I found the first comment interesting because it reveals Canon's technical thinking on IS, which is significant because they invented the technology or at least brought it to market first. The issue of IS or no IS has come up several times at BPN with the conclusion that if it doesn't provide benefit but costs nothing, leave it on anyway. Costs could be lower battery life, wear and tear on the IS/VR system, and Roger has mentioned an issue with the 300/4 at high SS, so costs are potentially low. But should we really be heeding Canon and turning IS off at 1/300s for a 300mm lens?

Roger Clark
02-08-2012, 10:52 AM
Hi John,

A strange statement (1/FL) as that guide was developed in film days. Many of today's sensors have about double the resolution of fine-grained film. So the metric should be more like:
(8/pixel size in microns) /FL.
A 7D needs finer stabilization than a 1DX, for example.
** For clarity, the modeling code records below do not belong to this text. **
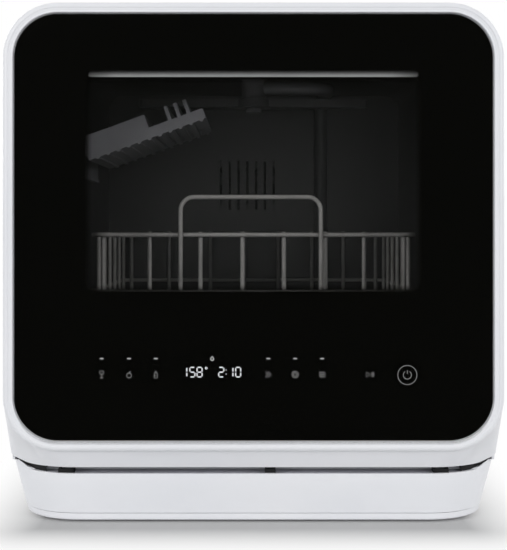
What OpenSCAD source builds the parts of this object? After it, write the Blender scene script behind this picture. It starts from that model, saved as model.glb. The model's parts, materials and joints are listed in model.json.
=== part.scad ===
// Countertop dishwasher with a glass door that tilts down, a roll-out wire rack and a folding shelf.
// Millimetres. The front faces -Y, Z is up, and the origin lies under the middle of the body.

/* [Body] */
// Overall width
body_w = 420; // [400:1:470]
// Overall depth from the glass to the rear cover
body_d = 435; // [430:1:500]
// Overall height above the worktop
body_h = 440; // [432:1:480]
// Corner radius of the front outline
body_r = 46; // [34:1:56]
// Wall of the cabinet shell and of the rear cover
shell_wall = 2.5; // [1.6:0.1:3.2]
// Depth of the rear cover
rear_t = 12; // [10:0.5:16]

/* [Base] */
// Height of the base at the slit under the door
base_h = 43; // [38:0.5:50]
// Height of the slit between the base and the door
slit_h = 6; // [5:0.25:9]
// Corner radius of the base seen from above
plan_r = 58; // [46:1:66]
// Setback of the base front behind the glass
base_setback = 14.5; // [12:0.5:20]
// Wall of the base shell
base_wall = 3; // [2:0.25:4]
// Height of the tray that closes the base from below
tray_h = 6; // [4:0.5:8]
// Height of each foot under the tray
foot_h = 2; // [1.5:0.25:3]
// Diameter of each foot
foot_d = 26; // [18:1:34]

/* [Door] */
// Thickness of the door frame
door_t = 39.5; // [36:0.5:44]
// Running gap between the door and the cabinet
door_gap = 1.5; // [1:0.25:3]
// Width of the white rim at the top and the sides of the glass
rim_w = 9; // [6:0.5:14]
// Width of the white rim under the glass
rim_low = 6; // [4:0.5:9]
// Rounding of the rim edge
rim_round = 3; // [1.5:0.25:4]
// Height of the sloped band under the rim
band_h = 15; // [13.5:0.5:17]
// Thickness of the front glass
glass_t = 4; // [3:0.25:5]
// Distance of the clear window from the walls and the ceiling of the tub
window_in = 24; // [22:0.5:40]
// Height of the lower edge of the clear window
window_z = 198; // [180:1:220]
// Corner radius of the clear window
window_r = 10; // [4:1:20]
// Thickness of the inner glass
inner_glass_t = 4; // [3:0.25:5]
// Diameter of the hinge pins
pin_d = 5; // [4:0.25:6]
// Distance of the hinge line behind the front of the glass
hinge_back = 17.5; // [16:0.25:19]
// Distance of each hinge arm from the side of the body
hinge_in = 50; // [42:1:58]
// Width of each hinge arm
arm_w = 8; // [6:0.5:10]

/* [Tub] */
// Width inside the tub
tub_w = 330; // [316:1:350]
// Height of the tub floor
tub_floor = 88; // [86:0.5:92]
// Height of the space over the tub
tub_over = 38; // [34:1:50]
// Depth of the service space behind the tub
service_d = 75.5; // [72:0.5:90]
// Wall of the tub
tub_wall = 2.5; // [1.5:0.25:3]
// Height of the sill at the mouth of the tub
sill_h = 14; // [12:0.5:16]
// Setback of the tub flange behind the cabinet edge
flange_back = 10.5; // [9:0.5:12]
// Width of the door seal
seal_w = 9; // [7:0.5:10]
// Diameter of the round cover on the rear wall
vent_d = 114; // [90:1:130]
// Distance of the round cover's middle below the tub ceiling
vent_drop = 102; // [92:1:115]

/* [Rack] */
// Gap between the tub wall and the rack
rack_side = 17; // [16:0.5:25]
// Gap between the rear wall of the tub and the rack
rack_rear = 23; // [21:0.5:40]
// Height of the rack floor
rack_z = 118; // [116:0.5:122]
// Height of the top rail
rail_z = 245; // [230:1:255]
// Diameter of the rack wire
wire_d = 4; // [3:0.25:4.5]
// Bend radius of the rack wire
wire_r = 12; // [8:0.5:16]
// Gap between the door lining and the rack at rest
rack_gap = 25; // [23:0.5:30]
// Diameter of the rack rollers
roller_d = 18; // [14:0.5:20]
// Width of the rack rollers
roller_w = 6; // [4:0.25:7]
// Distance between the two rollers of a side
roller_pitch = 110; // [90:1:120]
// Height of the handle loop
handle_z = 279; // [265:1:290]

/* [Spray arms] */
// Gap between the end of the lower spray arm and the tub wall
lower_arm_end = 34; // [25:1:60]
// Gap between the end of the upper spray arm and the tub wall
upper_arm_end = 50; // [35:1:70]
// Thickness of a spray arm
arm_t = 8; // [6:0.5:9]
// Diameter of the pipe to the upper spray arm
riser_d = 14; // [10:0.5:16]

/* [Shelf] */
// Length of the folding shelf out from the wall
shelf_l = 110; // [90:1:120]
// Depth of the folding shelf
shelf_d = 150; // [100:1:180]
// Height of the thick part of the shelf
shelf_t = 22; // [16:0.5:22]
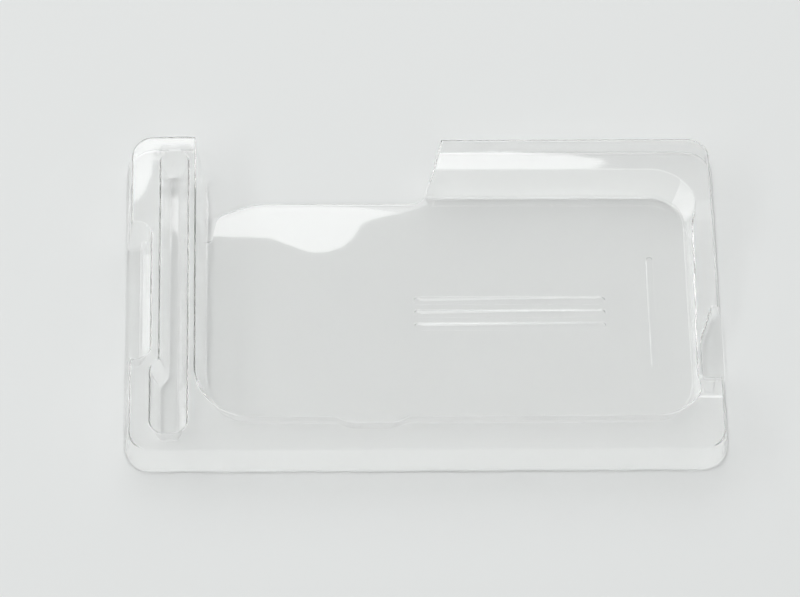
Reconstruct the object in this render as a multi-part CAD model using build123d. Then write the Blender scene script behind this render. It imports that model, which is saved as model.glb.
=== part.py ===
from build123d import *
from math import copysign, hypot, radians, tan
import os

# A clear blister tray formed from one plastic sheet. Millimetres, +Z up, open face up.
# The origin is the middle of the trimmed base, at the height of the underside.

# Overall sizes
LENGTH = 172.0
WIDTH = 105.4
HEIGHT = 11.1
SHEET = 0.45

# Outer skirt and the narrow flat edge that trimming leaves at its foot
TRIM_EDGE = 0.5
BASE_CORNER = 8.0
SKIRT_DRAFT = 7.0

# Pocket's edge at the rim, measured from the trimmed base edges, its corners, and the draft of its walls
POCKET_LEFT = 20.25
POCKET_RIGHT = 5.85
POCKET_FRONT = 12.55
POCKET_BACK = 13.45
POCKET_DRAFT = 16.5
CORNER_FRONT_LEFT = 16.2
CORNER_FRONT_RIGHT = 15.2
CORNER_BACK_RIGHT = 13.8

# Bump-out in the pocket's front wall
BUMP_MIDDLE = -15.5
BUMP_WIDTH = 12.7
BUMP_DEPTH = 1.9
BUMP_SLOPE = 4.3
BUMP_ROUND = 7.6
BUMP_BLEND = 1.5

# Open back of the pocket, between the left rim and the steeper side of the back right block
BLOCK_LEFT = 89.4
BLOCK_SLANT = 0.22
BLOCK_DRAFT = 8.5

# Cut that trims the floor at the open back: a ledge at the left wall, a rising flank and a straight edge
CUT_LIP = 0.1
CUT_EDGE = 2.1
CUT_DEPTH = 12.6
CUT_LEDGE = 1.3
CUT_FLANK_RUN = 1.7
CUT_FLANK_RISE = 8.5
CUT_SHOULDER_RUN = 11.1
CUT_ROUND = 4.0

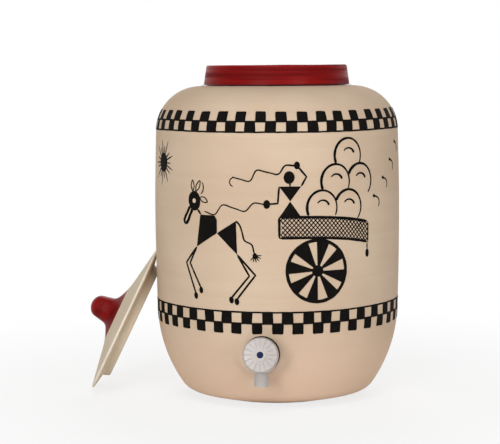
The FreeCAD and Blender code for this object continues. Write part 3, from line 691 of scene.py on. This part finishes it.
def make_bands(material):
    """Two chequered bands, each of two rows of black squares with thin lines along them."""
    draw = random.Random(11)
    shapes = []
    pitch = ROUND / BAND_SQUARES
    for top, middle, bottom, first in (UPPER_BAND + (UPPER_FIRST,), LOWER_BAND + (LOWER_FIRST,)):
        for n in range(BAND_SQUARES):
            left = first + n * pitch + draw.uniform(-1.1, 1.1)
            wide = pitch * 0.545 + draw.uniform(-0.5, 0.5)
            sway = band_sway(left, 1.1)
            rows = ((left, middle, top), (left + pitch / 2, bottom, middle))
            for start, low, high in rows:
                shapes.append(square(start, start + wide, low + sway, high + sway, draw))
        lines = (middle, bottom) if first == UPPER_FIRST else (middle, top)
        for level in lines:
            count = 300
            line = []
            for n in range(count + 1):
                s = ROUND * n / count - ROUND / 2
                line.append(Vector((s, level + band_sway(s, 1.1) + 0.2 * hand(s, level, 2, 9))))
            shapes.append(stroke(line, 1.7, blunt=False))
    return drape("painted_bands", shapes, material)


# The figures are built from whole sizes in millimetres, angles in degrees from the right, and formulas.
WHEEL_MIDDLE, WHEEL_RADIUS, WHEEL_RIM, HUB_RADIUS = Vector((39, 147)), 33, 3.5, 6
WHEEL_SPOKES, WHEEL_TURN, GAP_WIDTH = 8, 13, 19
CART_LENGTH, CART_TOP, CART_FOOT, CART_DROOP = 101, 202, 181, 8
LATTICE_PITCH, LATTICE_SLANT = 4.4, 19.0
LOAD_START, LOAD_PITCH, LOAD_RISE, LOAD_ROWS = Vector((44, 211)), 30, 26, (2, 2, 1)
BUNDLE_ACROSS, BUNDLE_UP = 16, 17.5
DRIVER_WAIST = Vector((11, 218))
ANIMAL_WAIST = Vector((-65, 185))
SUN_MIDDLE = Vector((-150, 254))
CURL_START, CURL_STEP, CURL_COUNT = Vector((110, 220)), Vector((16.5, 18)), 4


def way(angle, length=1.0):
    angle = math.radians(angle)
    return Vector((math.cos(angle), math.sin(angle))) * length


def limb(root, *links):
    """The joints of a limb whose links are given as length and angle."""
    joints = [root]
    for length, angle in links:
        joints.append(joints[-1] + way(angle, length))
    return joints


def wave(root, angle, length, swing, turns, lead=0.0):
    """A cord or tail that swings from side to side along its way, more as it goes."""
    count = 12 * math.ceil(turns)
    line = []
    for n in range(count + 1):
        share = n / count
        turn = FULL_TURN * turns * share + math.radians(lead)
        side = swing * min(1.0, 0.3 + 2 * share) * math.sin(turn + 0.5 * math.sin(turn))
        line.append(root + way(angle, length * share) + way(angle + 90, side))
    return line


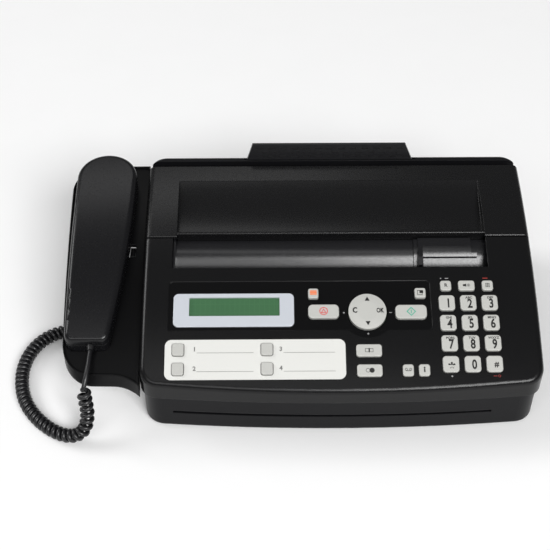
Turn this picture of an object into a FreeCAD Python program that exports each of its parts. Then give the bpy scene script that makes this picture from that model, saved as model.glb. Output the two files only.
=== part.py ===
import math
import os

import FreeCAD
import Part

# Desktop fax machine with a handset cradle on its left side.  Millimetres.
# Origin: centre of the footprint, on the table.  +X right, +Y to the back, +Z up.

V = FreeCAD.Vector

# ---- driving sizes of the cabinet -------------------------------------------------
BODY_LEFT = -112.0
BODY_RIGHT = 170.0
FRONT = -96.0
BACK = 96.0
BOW_RADIUS = 1530.0          # the front is slightly bowed in plan
CORNER = 13.0                # plan radius of the cabinet's corners
TOP_RADIUS = 492.7           # the whole top is one shallow arc, seen from the side
TOP_CENTRE_Y = 129.9
TOP_CENTRE_Z = -392.6
LIP_ROUND = 4.5              # rounding along the top's outer edge
SKIN = 2.2                   # wall of the top covers
WALL = 2.5                   # wall of the base
BASE_INSET = 1.5             # the base stands back under the covers
SEAM_Z = 33.5                # lower edge of the control panel
SEAM_GAP = 0.3
SEAM_Y = 16.5                # joint line between panel and rear cover
SEAM_WIDTH = 1.2
SEAM_BEVEL = 1.0
FOOT_HEIGHT = 1.2

# ---- control panel layout, measured along the top arc from its front edge ----------
NOTCH_LEFT = -91.0
NOTCH_RIGHT = 137.2
NOTCH_S = 94.0
STRIP_S = (45.0, 83.0)
STRIP_X = (-92.6, 93.6)
STRIP_DEEP = 0.6
BEZEL_S = (47.7, 73.1)
BEZEL_X = (-88.9, -3.6)
WINDOW_S = (55.8, 70.0)
WINDOW_X = (-77.8, -13.8)
LABEL_S = (9.3, 38.3)
LABEL_X = (-94.1, 31.9)
KEY_PITCH = 15.17
KEYPAD_X = 104.7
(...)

Then on the other end, that stabilization is effective at 1 second exposure times is a joke. The system drifts, and anything longer than about 1/10 second will show blur on many frames. Sounds like marketing didn't try out the system, or the person who wrote that is still using film, and still didn't try long exposures of 1 second. Maybe they should turn on "live view" and check effectiveness and update their information.
(rant over, need coffee.....):w3

Roger

arash_hazeghi
02-09-2012, 03:38 AM
Hi John,
I totally agree with Roger, 1/focal length is from the film era...and 1 sec is a big joke indeed...Not sure who puts this stuff up on Canon site.
One major problem with all the Japanese companies is that technical stuff is ALL in Japan and done by people who don't speak English, most of the people they hire here in the US are marketing/consumer support and they don't really understand the technical parts of things. If your read the Canon manuals you can find some errors too.

Another joke is the 4MB compressed and heavy NR 1DX JPEG "Samples" they recently put online. They look like garbage at a time Nikon is posting on 35MB D800 samples with mind bugling detail...go figure.